__Aim__
Repeat each line word for word.

__Provided records__
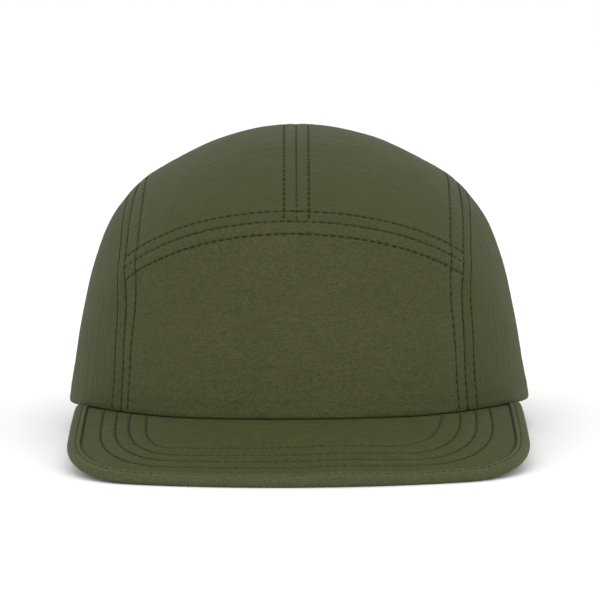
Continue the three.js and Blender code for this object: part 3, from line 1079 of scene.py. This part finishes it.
buildStrap()

# One stitch: places along it, how high its middle lies there, and its thickness
stitch = {
    "sides": 6,
    "along": np.array([0.0, 0.12, 0.3, 0.5, 0.7, 0.88, 1.0]),
    "rise": np.array([-0.34, -0.02, 0.13, 0.17, 0.13, -0.02, -0.34]),
    "girth": np.array([0.7, 0.95, 1, 1, 1, 0.95, 0.7]),
    "uneven": (-0.3, 0.12),  # its tone differs from its neighbours' by this
}


# Stitches: short threads that lie in the groove of their row and dive into the cloth at its ends;
# `dark` paints shade on them, varied at random from stitch to stitch
def stitchMesh(name, tracks, dark, thread=sewing["thread"]):
    random = np.random.default_rng(len(name) * 7)
    turns = np.linspace(0, 2 * math.pi, stitch["sides"], endpoint=False)
    tube = tubeFaces(len(stitch["along"]), stitch["sides"])
    corners, middle = len(stitch["along"]) * stitch["sides"], len(stitch["along"]) // 2
    points, shades = [], []
    for track, normals in tracks:
        along = pathLength(track)
        count = int(along[-1] / sewing["pitch"])
        if count < 1:
            continue
        starts = np.arange(count) * sewing["pitch"] + sewing["open"]
        at = starts[:, None] + stitch["along"] * (sewing["pitch"] - 2 * sewing["open"])
        centre = np.stack([np.interp(at, along, track[:, i]) for i in range(3)], -1)
        normal = unit(np.stack([np.interp(at, along, normals[:, i]) for i in range(3)], -1))
        beside = unit(np.cross(unit(np.gradient(centre, axis=1)), normal))
        centre = centre + normal * stitch["rise"][:, None]
        ring = (np.cos(turns)[:, None] * beside[:, :, None, :]
                + np.sin(turns)[:, None] * normal[:, :, None, :])
        girth = stitch["girth"] * thread
        points.append((centre[:, :, None, :] + ring * girth[:, None, None]).reshape(-1, 3))
        tone = dark(centre[:, middle]) if callable(dark) else np.full(count, dark)
        tone = np.clip(tone + random.uniform(*stitch["uneven"], count), 0, 1)
        shades.append(np.repeat(tone, corners))
    points = np.concatenate(points)
    faces = [[start + corner for corner in face]
             for start in range(0, len(points), corners) for face in tube]
    made = meshObject(name, points, faces, np.concatenate(shades))
    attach(made, "root")
    print(name, "sewn,", len(faces), "faces")


def crownTrack(rowName, kind, seamNames, rowNames):
    surface, normal = crownSurface(onCrown(rows[rowName]["points"]))
    relief, _ = crownRelief(surface, seamNames, rowNames, panels[kind], holes=False)
    return raiseHem(surface + normal * relief[:, None]), normal


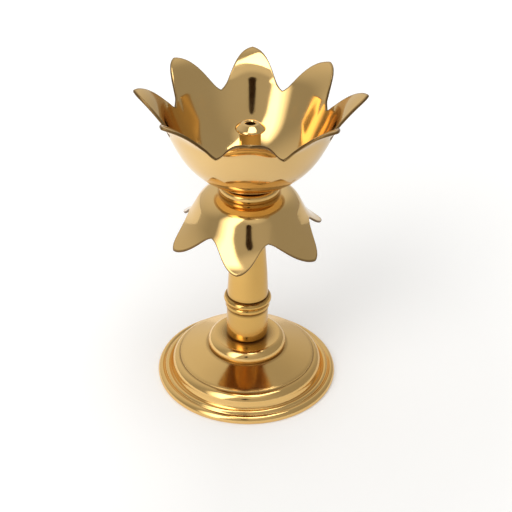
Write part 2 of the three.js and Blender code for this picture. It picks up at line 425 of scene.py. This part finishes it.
def cup_runs():
    sphere, fillet = CUP["sphere"], CUP["fillet"]
    seat, wall = math.radians(CUP["seat_angle"]), math.radians(CUP["wall_angle"])
    inset = sphere - fillet
    centre = CUP_LOW + fillet + inset * math.cos(seat)
    tip_level = CUP_TOP - CUP["sheet"] * math.cos(math.radians(CUP["tip_angle"]))
    out = CUP_TIP_RADIUS - sphere * math.sin(wall)
    up = tip_level - centre + sphere * math.cos(wall)
    return [
        (inset * math.sin(seat) - BORE, 0.0, 0.0),
        bend_run(fillet, CUP["seat_angle"], 0.0),
        bend_run(sphere, CUP["wall_angle"] - CUP["seat_angle"], 0.0),
        *wall_and_curl(out, up, CUP),
    ]


def skirt_runs():
    shoulder = SKIRT["shoulder"]
    wall = math.radians(SKIRT["wall_angle"])
    out = SKIRT["tip_radius"] - SKIRT["flat_radius"] + shoulder * math.sin(wall)
    up = SKIRT["tip_level"] - SKIRT_TOP + shoulder * (1 - math.cos(wall))
    return [
        (SKIRT["flat_radius"] - BORE, 0.0, 0.0),
        bend_run(shoulder, SKIRT["wall_angle"], SKIRT["wall_flat"]),
        *wall_and_curl(out, up, SKIRT),
    ]


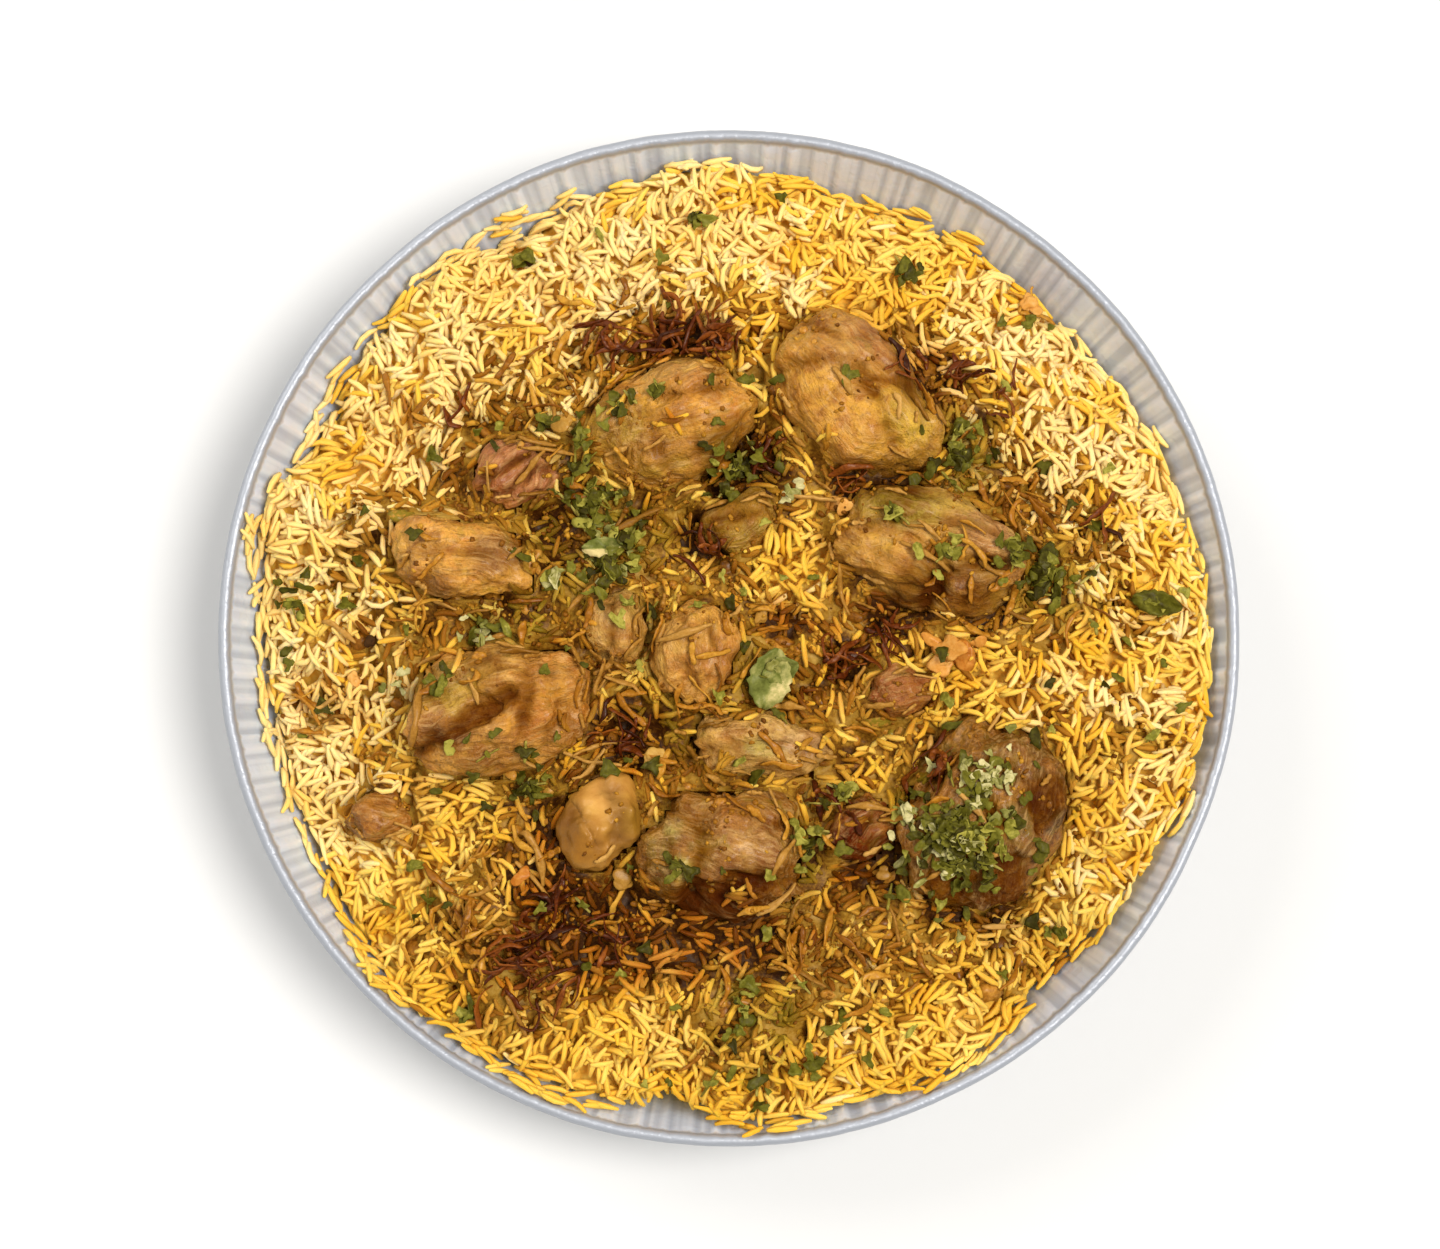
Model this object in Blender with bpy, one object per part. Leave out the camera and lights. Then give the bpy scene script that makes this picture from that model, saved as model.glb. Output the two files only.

__Task result__
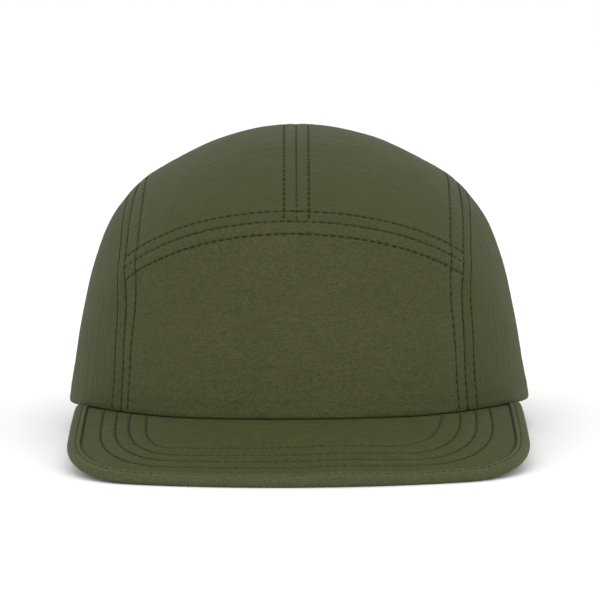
Continue the three.js and Blender code for this object: part 3, from line 1079 of scene.py. This part finishes it.
buildStrap()

# One stitch: places along it, how high its middle lies there, and its thickness
stitch = {
    "sides": 6,
    "along": np.array([0.0, 0.12, 0.3, 0.5, 0.7, 0.88, 1.0]),
    "rise": np.array([-0.34, -0.02, 0.13, 0.17, 0.13, -0.02, -0.34]),
    "girth": np.array([0.7, 0.95, 1, 1, 1, 0.95, 0.7]),
    "uneven": (-0.3, 0.12),  # its tone differs from its neighbours' by this
}


# Stitches: short threads that lie in the groove of their row and dive into the cloth at its ends;
# `dark` paints shade on them, varied at random from stitch to stitch
def stitchMesh(name, tracks, dark, thread=sewing["thread"]):
    random = np.random.default_rng(len(name) * 7)
    turns = np.linspace(0, 2 * math.pi, stitch["sides"], endpoint=False)
    tube = tubeFaces(len(stitch["along"]), stitch["sides"])
    corners, middle = len(stitch["along"]) * stitch["sides"], len(stitch["along"]) // 2
    points, shades = [], []
    for track, normals in tracks:
        along = pathLength(track)
        count = int(along[-1] / sewing["pitch"])
        if count < 1:
            continue
        starts = np.arange(count) * sewing["pitch"] + sewing["open"]
        at = starts[:, None] + stitch["along"] * (sewing["pitch"] - 2 * sewing["open"])
        centre = np.stack([np.interp(at, along, track[:, i]) for i in range(3)], -1)
        normal = unit(np.stack([np.interp(at, along, normals[:, i]) for i in range(3)], -1))
        beside = unit(np.cross(unit(np.gradient(centre, axis=1)), normal))
        centre = centre + normal * stitch["rise"][:, None]
        ring = (np.cos(turns)[:, None] * beside[:, :, None, :]
                + np.sin(turns)[:, None] * normal[:, :, None, :])
        girth = stitch["girth"] * thread
        points.append((centre[:, :, None, :] + ring * girth[:, None, None]).reshape(-1, 3))
        tone = dark(centre[:, middle]) if callable(dark) else np.full(count, dark)
        tone = np.clip(tone + random.uniform(*stitch["uneven"], count), 0, 1)
        shades.append(np.repeat(tone, corners))
    points = np.concatenate(points)
    faces = [[start + corner for corner in face]
             for start in range(0, len(points), corners) for face in tube]
    made = meshObject(name, points, faces, np.concatenate(shades))
    attach(made, "root")
    print(name, "sewn,", len(faces), "faces")


def crownTrack(rowName, kind, seamNames, rowNames):
    surface, normal = crownSurface(onCrown(rows[rowName]["points"]))
    relief, _ = crownRelief(surface, seamNames, rowNames, panels[kind], holes=False)
    return raiseHem(surface + normal * relief[:, None]), normal


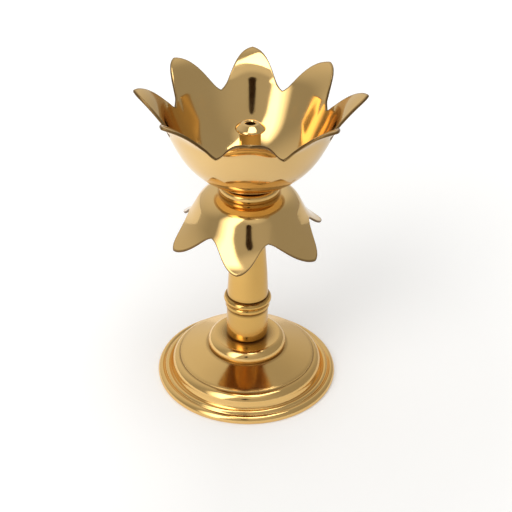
Write part 2 of the three.js and Blender code for this picture. It picks up at line 425 of scene.py. This part finishes it.
def cup_runs():
    sphere, fillet = CUP["sphere"], CUP["fillet"]
    seat, wall = math.radians(CUP["seat_angle"]), math.radians(CUP["wall_angle"])
    inset = sphere - fillet
    centre = CUP_LOW + fillet + inset * math.cos(seat)
    tip_level = CUP_TOP - CUP["sheet"] * math.cos(math.radians(CUP["tip_angle"]))
    out = CUP_TIP_RADIUS - sphere * math.sin(wall)
    up = tip_level - centre + sphere * math.cos(wall)
    return [
        (inset * math.sin(seat) - BORE, 0.0, 0.0),
        bend_run(fillet, CUP["seat_angle"], 0.0),
        bend_run(sphere, CUP["wall_angle"] - CUP["seat_angle"], 0.0),
        *wall_and_curl(out, up, CUP),
    ]


def skirt_runs():
    shoulder = SKIRT["shoulder"]
    wall = math.radians(SKIRT["wall_angle"])
    out = SKIRT["tip_radius"] - SKIRT["flat_radius"] + shoulder * math.sin(wall)
    up = SKIRT["tip_level"] - SKIRT_TOP + shoulder * (1 - math.cos(wall))
    return [
        (SKIRT["flat_radius"] - BORE, 0.0, 0.0),
        bend_run(shoulder, SKIRT["wall_angle"], SKIRT["wall_flat"]),
        *wall_and_curl(out, up, SKIRT),
    ]


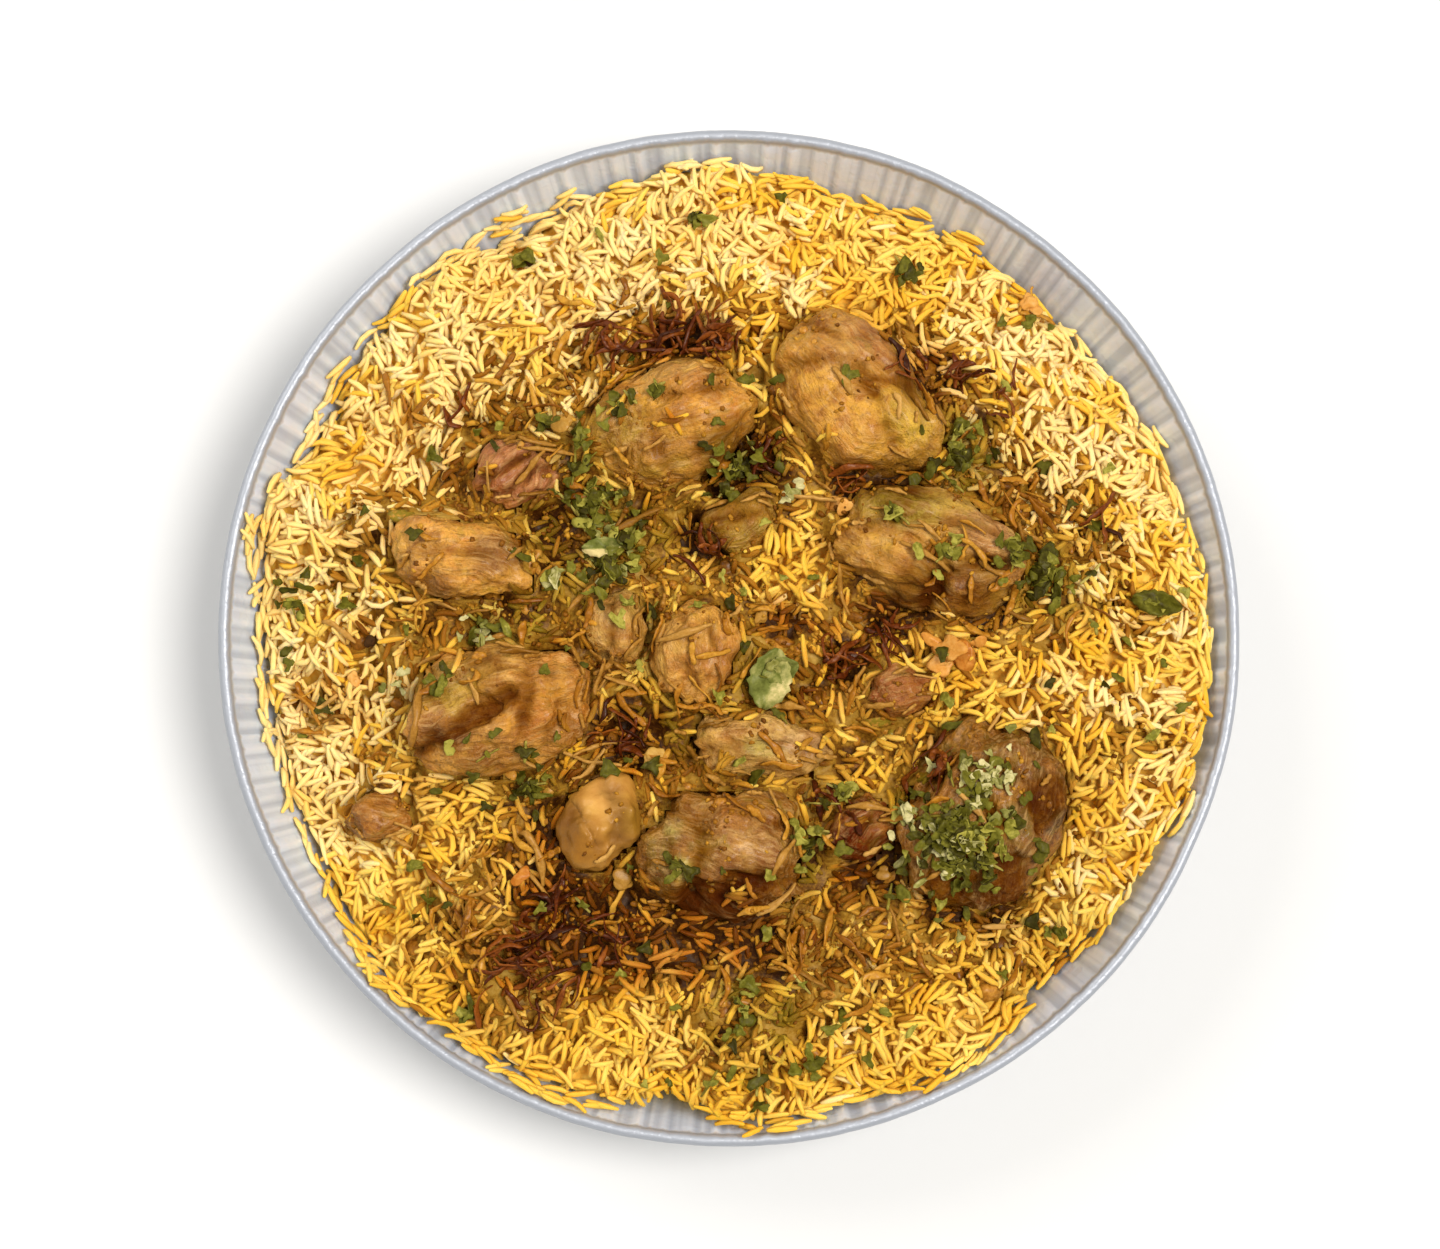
Model this object in Blender with bpy, one object per part. Leave out the camera and lights. Then give the bpy scene script that makes this picture from that model, saved as model.glb. Output the two files only.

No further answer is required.